Insuperables letristas han contemplado en vida la intrascendencia de su obra poética en relación con la cancionística: sin ir más lejos, Homero Manzi, Luis Alberto Spinetta y Manuel J. Castilla, para citar tres diferentes géneros estilísticos argentinos, publicaron libros de poesía que cayeron en cierto olvido. Eso no quiere decir que sus letras –populares, apropiadas por la gente– no tengan un extraordinario valor poético. Pero la poesía es otra cosa. La poesía es Raúl González Tuñón: incapaz de escribir una mísera canción, pero dueño de una mirada que se detuvo en el agujero de una media, en las mujeres barbudas, en los marineros de Liverpool y de Suez, en el kerosene barato y el olor a “permanganato y ácido bórico” de un velorio. Cinco artistas, cada uno extremo a su manera, como habitantes de sus poemas –Tom Lupo, Tata Cedrón, Lidia Borda, Palo Pandolfo, Alejandro del Prado– echan en este disco veinte centavos en la ranura. No ven la vida color de rosa.
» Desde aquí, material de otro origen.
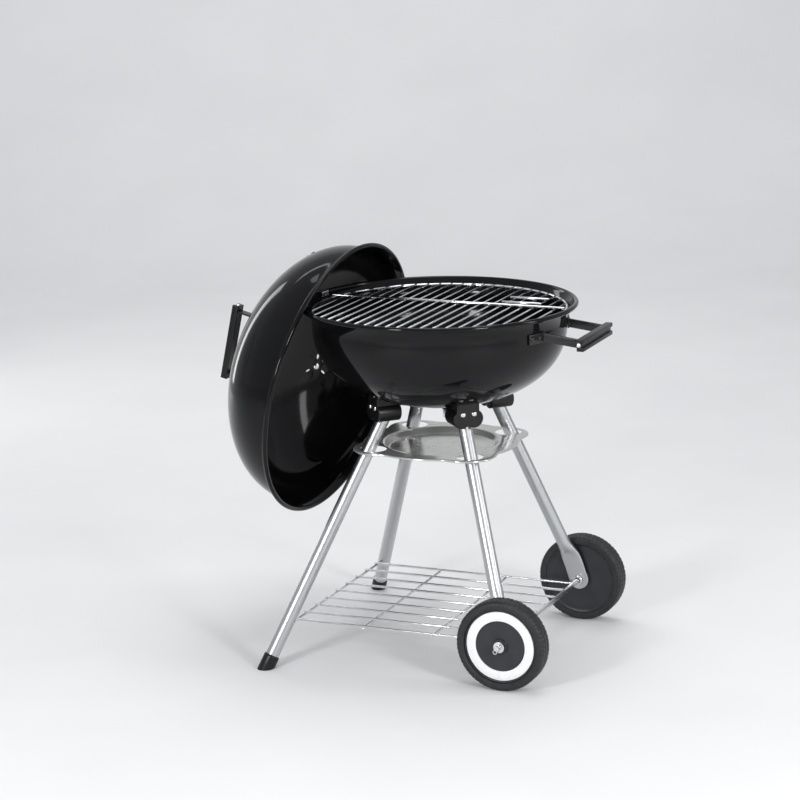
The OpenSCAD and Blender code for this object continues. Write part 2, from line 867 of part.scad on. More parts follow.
module lid_damper() {
    color("#c3c6c9")
    hung() lid_damper_at() translate([0, 0, damper_gap]) rotate([0, 0, lid_damper_shut])
    difference() {
        union() {
            rotate_extrude($fn = 64) intersection() {
                translate([0, -dish_r]) difference() {
                    circle(r = dish_r + damper_t, $fn = 256);
                    circle(r = dish_r, $fn = 256);
                }
                translate([0, -damper_r / 2]) square([damper_r, damper_r]);
            }
            rotate([0, 0, between_holes]) translate([lid_tab_out, -lid_tab_w / 2, -lid_tab_sink])
                cube([damper_t, lid_tab_w, lid_tab_h]);
        }
        air_holes(air_hole_r);
        translate([0, 0, -damper_r]) cylinder(h = 2 * damper_r, r = rivet_r + pivot_gap);
    }
}

module lid_damper_rivet() {
    grip = damper_gap + damper_t + gap;
    color("#d4d6d9")
    hung() lid_damper_at() translate([0, 0, grip]) {
        button(rivet_head_r, rivet_head_t, rivet_r, grip + shell_t + rivet_back_gap);
        translate([0, 0, -grip - shell_t - rivet_back_gap - rivet_head_t])
            cylinder(h = rivet_head_t, r = rivet_head_r);
    }
}

// A point of the hung lid's middle plane, given from the kettle's axis, in the lid's own frame
function lid_local(x, z) =
    let (dx = x + lid_out, dz = z - lid_z)
    [dx * sin(lid_lean) + dz * cos(lid_lean), -dx * cos(lid_lean) + dz * sin(lid_lean)];

function hook_foot_point(k) =
    let (h = dome_height(hook_foot, shell_t),
         nx = hook_foot / pow(dome_r, 2),
         nz = h / pow(dome_h, 2),
         n = [nx, nz] / norm([nx, nz]))
    [hook_foot, lip_h + h] - n * (hook_t / 2 + hook_foot_gap) + [-n[1], n[0]] * k * hook_foot_l / 2;

function hook_path() = [
    hook_foot_point(-1),
    hook_foot_point(1),
    lid_local(-bowl_r - hook_out, rim_z + hook_rise),
    lid_local(-bowl_r - hook_out, rim_z + gap + hook_t / 2),
    lid_local(-bowl_r + hook_in, rim_z + gap + hook_t / 2),
    lid_local(-bowl_r + hook_in, rim_z - hook_tongue)
];

module hook_rivet_at(k) {
    a = hook_foot_point(-1);
    b = hook_foot_point(1);
    p = (a + b) / 2 + (b - a) * k * 0.25;
    slope = atan2(b[1] - a[1], b[0] - a[0]);
    translate([p[0], 0, p[1]]) rotate([0, 180 - slope, 0]) children();
}

module lid_hook() {
    color("#b9bcc0")
    hung() difference() {
        translate([0, hook_w / 2, 0]) rotate([90, 0, 0]) linear_extrude(hook_w)
            polygon(strip(hook_path(), hook_t));
        for (k = [-1, 1])
            hook_rivet_at(k) translate([0, 0, -through / 4])
                cylinder(h = through / 2, r = handle_rivet_r, $fn = 24);
    }
}

module lid_hook_rivets() {
    color("#17181a")
    hung() for (k = [-1, 1])
        hook_rivet_at(k) {
            translate([0, 0, hook_t / 2 + hook_foot_gap + shell_t + gap])
                button(small_head_r, small_head_t, handle_rivet_r, hook_t + hook_foot_gap + shell_t + gap);
            translate([0, 0, -hook_t / 2 - small_head_t]) cylinder(h = small_head_t, r = small_head_r);
        }
}

module lid_grip_screw_at(side) {
    translate([side * lid_grip_l / 2, 0, lid_grip_z]) rotate([0, side * 90, 0]) children();
}

module lid_handle_grip() {
    color("#101112")
    hung() difference() {
        translate([-lid_grip_l / 2, -grip_h / 2, lid_grip_z - grip_t / 2]) cube([lid_grip_l, grip_h, grip_t]);
        translate([-lid_grip_l / 2 - 1, -groove_h / 2, lid_grip_z + grip_t / 2 - groove_t])
            cube([lid_grip_l + 2, groove_h, groove_t + 1]);
        for (side = [-1, 1]) {
            translate([side * lid_arm_x - arm_t / 2, -arm_h / 2, lid_grip_z - grip_t])
                cube([arm_t, arm_h, grip_t]);
            lid_grip_screw_at(side) translate([0, 0, -grip_l / 6])
                cylinder(h = grip_l / 3, r = screw_r, $fn = 24);
        }
    }
}

module lid_handle_arm(side) {
    color("#141517")
    hung() difference() {
        mirror([side < 0 ? 1 : 0, 0, 0])
            translate([0, arm_h / 2, 0]) rotate([90, 0, 0]) linear_extrude(arm_h)
                polygon(strip(lid_arm_path(), arm_t));
        lid_grip_screw_at(side) translate([0, 0, -grip_l / 6])
            cylinder(h = grip_l / 3, r = screw_r, $fn = 24);
        for (k = lid_arm_rivets)
            lid_handle_rivet_at(side, k) translate([0, 0, -through / 4])
                cylinder(h = through / 2, r = handle_rivet_r, $fn = 24);
    }
}

module lid_handle_screws() {
    color("#c9ccd0")
    hung() for (side = [-1, 1])
        lid_grip_screw_at(side) button(screw_head_r, screw_head_t, screw_r, grip_l / 8);
}

module lid_handle_rivets() {
    color("#141517")
    hung() for (side = [-1, 1], k = lid_arm_rivets)
        lid_handle_rivet_at(side, k) translate([0, 0, arm_t / 2])
            button(small_head_r, small_head_t, handle_rivet_r, arm_t + shell_t + 1);
}

home() bowl();
home() bowl_damper();
home() bowl_damper_rivet();
home() leg_lugs();
home() charcoal_grate();
home() charcoal_grate_tabs();
home() cooking_grate();
home() cooking_grate_tabs();
home() bowl_handle_grip();
home() bowl_handle_arm(-1);  // bowl_handle_front_arm
home() bowl_handle_arm(1);  // bowl_handle_back_arm
home() bowl_handle_screws();
home() bowl_handle_rivets();
home() leg_left(-1);  // leg_front_left
home() leg_left(1);  // leg_back_left
home() leg_right(-1);  // leg_front_right
home() leg_right(1);  // leg_back_right
home() leg_socket(-1, -1);  // leg_socket_front_left
home() leg_socket(-1, 1);  // leg_socket_back_left
home() leg_socket(1, -1);  // leg_socket_front_right
home() leg_socket(1, 1);  // leg_socket_back_right
home() socket_bolts();
home() socket_nuts();
home() foot_cap(-1);  // foot_cap_front
home() foot_cap(1);  // foot_cap_back
home() ash_plate();
home() shelf();
home() axle();
home() axle_washers();
home() cotter_pins();
home() wheel_tyre(-1);  // front_wheel_tyre
home() wheel_disc(-1);  // front_wheel_disc
home() wheel_ring(-1);  // front_wheel_ring
home() wheel_bush(-1);  // front_wheel_bush
home() wheel_tyre(1);  // back_wheel_tyre
home() wheel_disc(1);  // back_wheel_disc
home() wheel_ring(1);  // back_wheel_ring
home() wheel_bush(1);  // back_wheel_bush
home() lid();
home() lid_damper();
home() lid_damper_rivet();
home() lid_hook();
home() lid_hook_rivets();
home() lid_handle_grip();
home() lid_handle_arm(1);  // lid_handle_upper_arm
home() lid_handle_arm(-1);  // lid_handle_lower_arm
home() lid_handle_screws();
home() lid_handle_rivets();
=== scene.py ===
"""Kettle charcoal grill with its lid hung on the side of the bowl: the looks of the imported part.

Lengths are metres, in the part's own frame: +X to the wheels, -Y to the front, +Z up. Each piece is built
where the kettle's axis, the hung lid or a wheel has its own simple frame, and is then put in its place.
"""

import json
import math

import bmesh
import bpy
from mathutils import Matrix, Vector


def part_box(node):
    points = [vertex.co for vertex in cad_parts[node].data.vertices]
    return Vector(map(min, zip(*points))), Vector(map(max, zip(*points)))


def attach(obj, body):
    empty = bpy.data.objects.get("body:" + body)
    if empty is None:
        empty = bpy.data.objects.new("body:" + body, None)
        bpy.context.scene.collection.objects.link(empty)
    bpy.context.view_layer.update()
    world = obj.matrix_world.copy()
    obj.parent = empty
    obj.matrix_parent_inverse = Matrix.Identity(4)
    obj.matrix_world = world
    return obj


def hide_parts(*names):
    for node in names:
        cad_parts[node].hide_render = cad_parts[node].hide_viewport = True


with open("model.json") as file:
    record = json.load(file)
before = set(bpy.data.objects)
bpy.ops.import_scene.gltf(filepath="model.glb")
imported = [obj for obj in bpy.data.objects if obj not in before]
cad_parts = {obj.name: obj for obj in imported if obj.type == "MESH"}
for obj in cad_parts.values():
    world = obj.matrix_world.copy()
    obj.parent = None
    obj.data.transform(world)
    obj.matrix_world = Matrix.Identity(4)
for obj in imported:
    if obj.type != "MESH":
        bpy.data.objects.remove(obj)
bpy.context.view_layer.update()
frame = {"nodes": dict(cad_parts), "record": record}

MM = 0.001

# ---- Places, from the frame ----

BOWL_LOW, BOWL_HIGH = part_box("bowl")
KETTLE_X = (BOWL_LOW.x + BOWL_HIGH.x) / 2
RIM_R = (BOWL_HIGH.x - BOWL_LOW.x) / 2
RIM_Z = BOWL_HIGH.z
BOTTOM_Z = BOWL_LOW.z
HOME = Matrix.Translation((KETTLE_X, 0, 0))

# Kettle shells
SHELL_T = 1.2 * MM
BEAD_R = 4 * MM
BELLY_R = 207 * MM
BELLY_Z = RIM_Z - 35 * MM
BELLY_N = 2.2
BOTTOM_R = 58 * MM
AIR_HOLE_R = 8.5 * MM
AIR_HOLE_OUT = 19 * MM
DAMPER_R = 35 * MM

# Lid, drawn opening down with its lip on z = 0
LID_R = 233 * MM
DOME_R = 221 * MM
LIP_H = 20 * MM
DOME_H = 142 * MM
LID_LEAN = math.radians(12.9)
LID_TURN = math.radians(4.6)
LID_OUT = 187 * MM
LID_Z = 430 * MM
HUNG = (
    HOME
    @ Matrix.Rotation(-LID_TURN, 4, "Z")
    @ Matrix.Translation((-LID_OUT, 0, LID_Z))
    @ Matrix.Rotation(LID_LEAN - math.pi / 2, 4, "Y")
)
LID_DAMPER_OUT = 155 * MM
LID_DAMPER_DIRECTION = math.radians(108)
LID_DAMPER_SHUT = math.radians(42)

# Cart
LEG_R = 11 * MM
LEG_TOP = Vector((71, 75, 390)) * MM
SOCKET_TURN = math.atan2(LEG_TOP.y, LEG_TOP.x)
LEG_IN = 16 * MM
LEFT_FOOT = Vector((220, 230, 0)) * MM
KNEE = Vector((164, 168, 110)) * MM
FLAT_Y = 172 * MM
FLAT_T = 4 * MM
FLAT_W = 33 * MM
AXLE_LOW, AXLE_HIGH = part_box("axle")
AXLE_X = (AXLE_LOW.x + AXLE_HIGH.x) / 2 - KETTLE_X
AXLE_Z = (AXLE_LOW.z + AXLE_HIGH.z) / 2
AXLE_R = (AXLE_HIGH.x - AXLE_LOW.x) / 2
WHEEL_R = AXLE_Z
WHEEL_IN = 176 * MM
WHEEL_W = 33 * MM
PLATE_Z = 342 * MM


# ---- Mesh helpers ----

ROW_FRAME = Matrix.Identity(4)
ON_AXIS = 1e-6
MERGE_DISTANCE = 0.002 * MM
FLAT_ANGLE = math.radians(0.4)
SHARP_ANGLE = math.radians(32)
WIRE_END_LENGTH = 0.35
WIRE_END_RADIUS = 0.62

def spin(bm, profile, segments=160, shape=None):
    """Turns a profile of (radius, height) points about Z. shape(angle, index) may change a point's radius."""
    rings = []
    for i, (r, z) in enumerate(profile):
        if r < ON_AXIS:
            rings.append([bm.verts.new((0, 0, z))] * segments)
            continue
        ring = []
        for k in range(segments):
            a = 2 * math.pi * k / segments
            radius = r + (shape(a, i) if shape else 0)
            ring.append(bm.verts.new((radius * math.cos(a), radius * math.sin(a), z)))
        rings.append(ring)
    for low, high in zip(rings, rings[1:]):
        join_rings(bm, low, high)
    return rings


def join_rings(bm, low, high):
    """Faces between two closed rings of points, either of which may be one point."""
    count = len(low)
    for k in range(count):
        n = (k + 1) % count
        corners = []
        for v in (low[k], low[n], high[n], high[k]):
            if v not in corners:
                corners.append(v)
        if len(corners) > 2:
            bm.faces.new(corners)


def closed_spin(bm, profile, segments=160, shape=None):
    """Spins a closed section, such as a ring's."""
    rings = spin(bm, profile, segments, shape)
    join_rings(bm, rings[-1], rings[0])


def arc(cx, cz, r, start, end, steps):
    """Points on an arc, with its angles in degrees."""
    points = []
    for i in range(steps + 1):
        a = math.radians(start + (end - start) * i / steps)
        points.append((cx + r * math.cos(a), cz + r * math.sin(a)))
    return points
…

Todo lo contrario: se hunden de cabeza en el magma de un poeta urbano que veía en los pobres diablos de los puertos, los andenes, los circos y los burdeles el motor invisible de una posible revolución. Una utopía que en él no entró en colisión –algo que irritaba al estalinismo criollo de la época– con otra utopía: la de amar a todas las mujeres bellas, la de andar con la suavidad y con la desenvoltura de un fumador de opio.